Intel recently said it expects supply to improve in the second half of the year as it boosts production capacity by 25 percent in 2020.

Erik Stromquist, president of CTL, Portland, Ore.-based system builder that sells Intel-based Chromebooks to schools, said his company has been impacted by Intel's ongoing shortages and is considering AMD as a possibility for future products.

"AMD is a stronger consideration than it has been in the past," said Stromquist, who is vice president of Intel's U.S. Channel Board of Advisors.

However, Stromquist added, while Intel has created challenges for CTL, he wants to make sure AMD is capable of making long-term commitments.

"The question is, will they be in it for the long haul like Intel is? [Intel has] had their problems, but in the long run, they've been a reliable supplier," he said.

As for desktop PCs, AMD's market share grew 0.3 points to 18.3 percent in the fourth quarter of 2019 from the previous quarter. Year over year, AMD's desktop share grew 2.4 points.

AMD's desktop market share grew slower than it did the previous quarter, but that was because the third quarter is typically when OEMs and ODMs buy a majority of their capacity for holiday sales, according to McCarron. For that reason, he thinks it was still a breakout quarter for AMD's third-generation Ryzen processors that came out with advantages over Intel's Core processors.

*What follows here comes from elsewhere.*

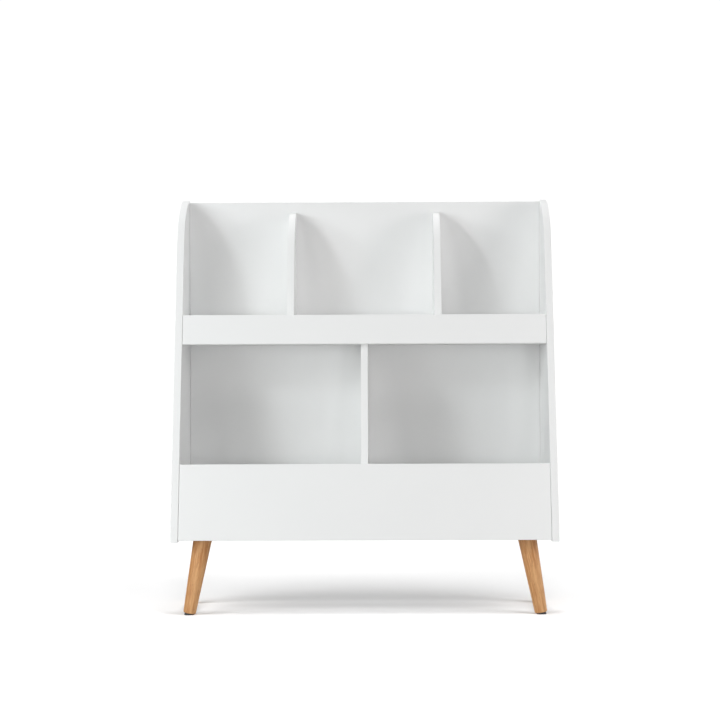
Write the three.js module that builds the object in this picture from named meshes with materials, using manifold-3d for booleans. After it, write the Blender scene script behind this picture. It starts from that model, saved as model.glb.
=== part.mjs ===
// A children's bookcase with three upper and two lower toy bins, on four splayed wooden legs.
// Millimetres, +Z up, front towards -Y. The origin lies on the floor under the cabinet's middle.
import * as THREE from 'three';
import Module from 'manifold-3d';
import { mergeVertices } from 'three/addons/utils/BufferGeometryUtils.js';

const wasm = await Module();
wasm.setup();

// ---------- Driving dimensions ----------

const WIDTH = 800;
const DEPTH = 290;
const UNDERSIDE = 155; // floor to the side panels' lower edges
const BOTTOM_UNDERSIDE = 157.3; // floor to the bottom panel's underside, where the legs meet it
const TOP = 882; // floor to the rear top corner of the side panels
const BOARD = 15;
const BACK_BOARD = 12;
const GAP = 0.3; // between two pieces that touch

const LEAN = THREE.MathUtils.degToRad(14.25); // the front leans back from upright
const SIDE_CORNER_RADIUS = 150;
const DIVIDER_CORNER_RADIUS = 133;
const FRONT_RECESS = 1.5; // the front boards sit this far inside the side panels' edges
const FRONT_STEP = 1.4; // the front boards end this far above the underside of the board behind
const LOWER_FRONT_HEIGHT = 160; // measured along the lean
const UPPER_RAIL_HEIGHT = 64;
const SHELF_UNDERSIDE = BOTTOM_UNDERSIDE + 405;
const BACK_TOP = 877;
const DIVIDER_TOP = 854;
const DIVIDER_SETBACK = FRONT_RECESS + BOARD + 0.5;
const DIVIDER_OFFSET = 157; // middle of the cabinet to the middle of an upper divider
const HOUSING_DEPTH = 4; // groove that takes a divider's edge

const SPLAY = THREE.MathUtils.degToRad(10.4);
const LEG_TOP_RADIUS = 19.3;
const LEG_FOOT_RADIUS = 13.2;
const LEG_FOOT_ROUND = 3;
const FRONT_FOOT = { x: 366.7, y: -92 };
const REAR_FOOT = { x: 379.5, y: 92 };
const PAD_RADIUS = 10;
const PAD_HEIGHT = 3.5; // on the leg's axis

const BORE_DEPTH = 12; // of a blind bore across a board or into a leg's top
const BORE_END_SPACE = 1; // left free beyond a dowel or bolt in its bore
const DOWEL_RADIUS = 4;
const DOWEL_IN_END = 18; // length of a dowel inside the end of a front board
const LEG_DOWEL_BESIDE_BOLT = 12.4;

const CAM_SEGMENTS = 16;
const CAM = {
  radius: 7.5,
  height: 12,
  inset: 24, // board end to the cam's centre
  pocketRadius: 4.6,
  pocketDepth: 10,
  neckHalfWidth: 3,
  neckDepth: 9.2,
  slotHalfLength: 5,
  slotHalfWidth: 0.9,
  slotDepth: 1.2,
};
const CAM_BOLT = {
  reach: 27, // from the side panel's face to the end of the head
  headRadius: 3.4,
  headLength: 3,
  neckRadius: 2,
  neckLength: 9,
  shankRadius: 3.6,
  threadRadius: 2.5,
  tipRadius: 1.2,
  boreRadius: 4.2,
};
const LEG_BOLT = {
  radius: 4,
  headRadius: 8.5,
  rimHeight: 0.8,
  crownRadius: 6.8,
  headHeight: 2.6,
  socketRadius: 2.5,
  socketDepth: 1.8,
  tipChamfer: 1,
  pastInsert: 2,
};
const INSERT = { radius: 6.2, length: 20, boreSpace: 4 };
const BACK_SCREW = {
  radius: 2,
  length: 38,
  pointLength: 6,
  headRadius: 4,
  headDepth: 2.4,
  rimDepth: 0.4,
  recessReach: 2,
  recessHalfWidth: 0.5,
  recessDepth: 1.6,
};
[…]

"The Matisse ramp has been absolutely phenomenal," he said, referring to the code name for the third-generation Ryzen processors that are based on AMD's 7-nanometer Zen 2 architecture.

On the server front, AMD's market share grew 0.2 points to 4.5 percent in the fourth quarter of 2019 from the previous quarter and 1.5 points from the same period last year.

McCarron said while it takes longer for server market share to change due to the way enterprises buy products, he doesn't see anything out of the ordinary with AMD's growth trajectory. Lisa Su, AMD's CEO, recently reiterated that the company is on track to reach double-digit percentage share by mid-2020.

"They're executing a product plan and growing," McCarron said.

AMD is promising a big year in the mobile processor space for 2020 with its forthcoming Ryzen 4000 mobile series, which Su called "the best" laptop processors in the industry. More than 100 designs are promised across consumer, commercial and content creation segments — a marked improvement over the 70 designs AMD won with the Ryzen 3000 mobile series last year.

"Enterprises should be really excited because the performance that this product is bringing is going to allow their workforce to be that much more productive in their enterprise," Jason Banta, AMD's senior director of OEM client computing, said of the chipmaker's Ryzen Pro 4000 series last month.